Murray & Roberts, which built landmarks such as Johannesburg’s Carlton Centre, Africa’s tallest building, is working to transform itself into an international operator specialising in underground mining, oil and gas, and power and water projects. The mining-industry division has units operating in Australia, South Africa, Canada and the US, and the next step will be to extend the geographic reach of the oil and gas business, which operates primarily in Australasia, Chief Executive Officer Henry Laas said in an interview on Monday.

“We want to be a lot more active in Indonesia and a lot more active in the US and Canada,” Laas, 56, said at Bloomberg’s Johannesburg office. “Those businesses need to grow.”

The company is doing due diligence on a potential target in the US that would add the ability to construct oil and gas projects in the world’s biggest economy, Laas said. While the value of that transaction won’t be “too material”, the company will probably be looking for a larger, international deal in a few years’ time, he said. First it needs to resolve outstanding claims related to its work on the Dubai International airport and the Gautrain rail project linking Johannesburg and Pretoria. It’s hoping to recover at least a combined R1.5 billion ($104 million) from the two cases, the CEO said.
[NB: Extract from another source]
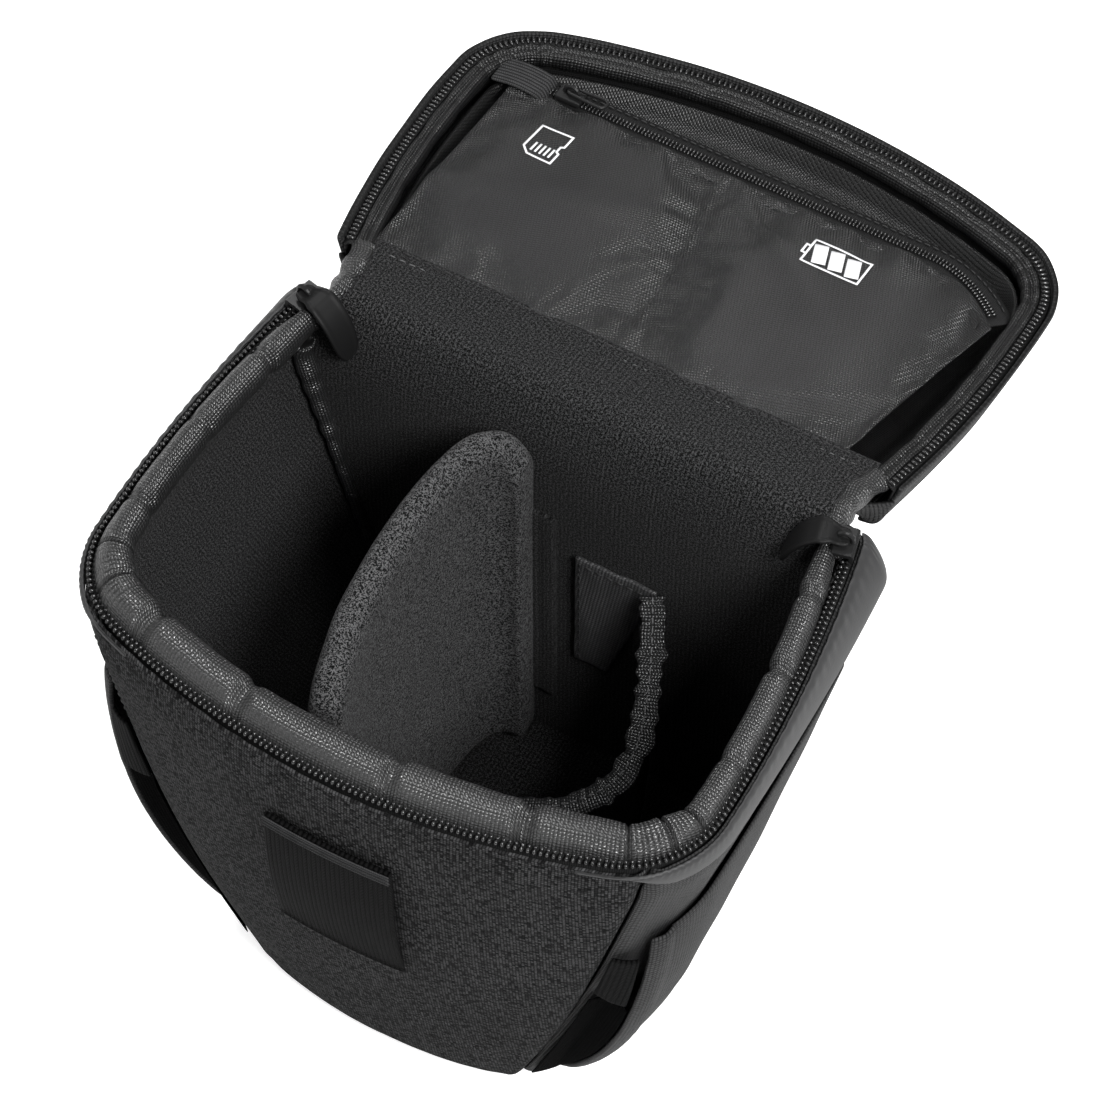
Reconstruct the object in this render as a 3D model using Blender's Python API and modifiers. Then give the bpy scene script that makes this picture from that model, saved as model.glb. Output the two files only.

The building and infrastructure businesses contribute little to earnings and will probably be sold to a South African black-owned company, Laas said. A change of ownership will increase the units’s opportunities as the government prioritises the award of contracts to entities controlled by people discriminated against during apartheid, he said.

More than 90 percent of the company’s profit is derived from the oil and gas and underground-mining businesses, the bulk of which is generated outside of South Africa, Laas said. As the company expands internationally, investors are asking whether it makes sense to add a second listing on a stock exchange alongside Johannesburg, he said.

“I think it’s something that will probably happen,” Laas said. “If we find a suitable acquisition target, if it is a listed entity maybe that is a catalyst” for achieving another listing, he said.

Murray & Roberts shares have gained 56 percent this year in Johannesburg, giving it a market value of R5.5 billion ($380 million). The stock declined in both of the previous two years, falling a combined 70 percent over the period. Attributable earnings decreased by 15 percent to 753 million rand in the year through June.

While oil and gas spending is constrained and miners are prioritising investment at existing projects rather than starting new ones, Murray & Roberts is confident that both businesses will eventually pick up.

“We believe that the long-term demand for energy must increase, energy consumption must go up,” Laas said. “Commodities are cyclical and the market will come back.”